Moreover, “the sabbath day” in the Bible coincides with that ancient culture’s method of computing days. The Hebrews’ 24-hour day began at sunset, at about 6:00 PM, whereas our 24-hour day begins at 12:00 AM midnight, thus six hours later. That is why religious Jews have always kept the sabbath day holy by “resting,” thus not doing any work, from about 6:00 PM Friday to 6:00 PM Saturday. Some Christians tried to change the sabbath to all-day Sunday, and Americans in some states have had so-called “sabbath laws” to this effect, but that is a corruption of the Jewish calendar. So, for the Ten Commandments to tell present-day citizens in Louisiana to keep the sabbath day holy doesn’t make sense.

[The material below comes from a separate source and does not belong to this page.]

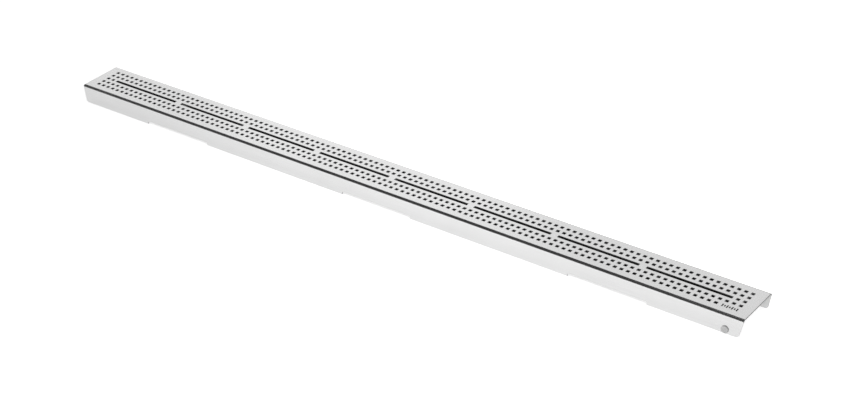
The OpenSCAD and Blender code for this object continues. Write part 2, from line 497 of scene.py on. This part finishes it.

Finally, the New Testament—which is the Christian portion that has been combined with the Hebrew Bible, which Christians call the Old Testament—never commands Christians to keep the sabbath day holy, thus not work on the sabbath. That purposeful omission is a glaring issue when considering if Christians are divinely bound to keep the sabbath day holy. Sometimes, this issue was brought to my attention as a PGA Tour pro golfer since our golf tournaments were conducted Thursday through Sunday. Occassionally, in Bible belt states of the South, professing Christian people questioned me as to whether or not I was “living for the LORD” by playing golf on Sunday. Of course, they avoided the important discussion about the definition of the sabbath, that is, when is it?

I used to jokingly call the State of Louisiana “Lousiana” because I did my two month basic training in the U.S. Army at Fort Polk, Louisiana. I’m now going back to calling that state “Lousiana” due this new law about the Ten Commandments because I think it will be challenged by the federal government in court and that it will not stand.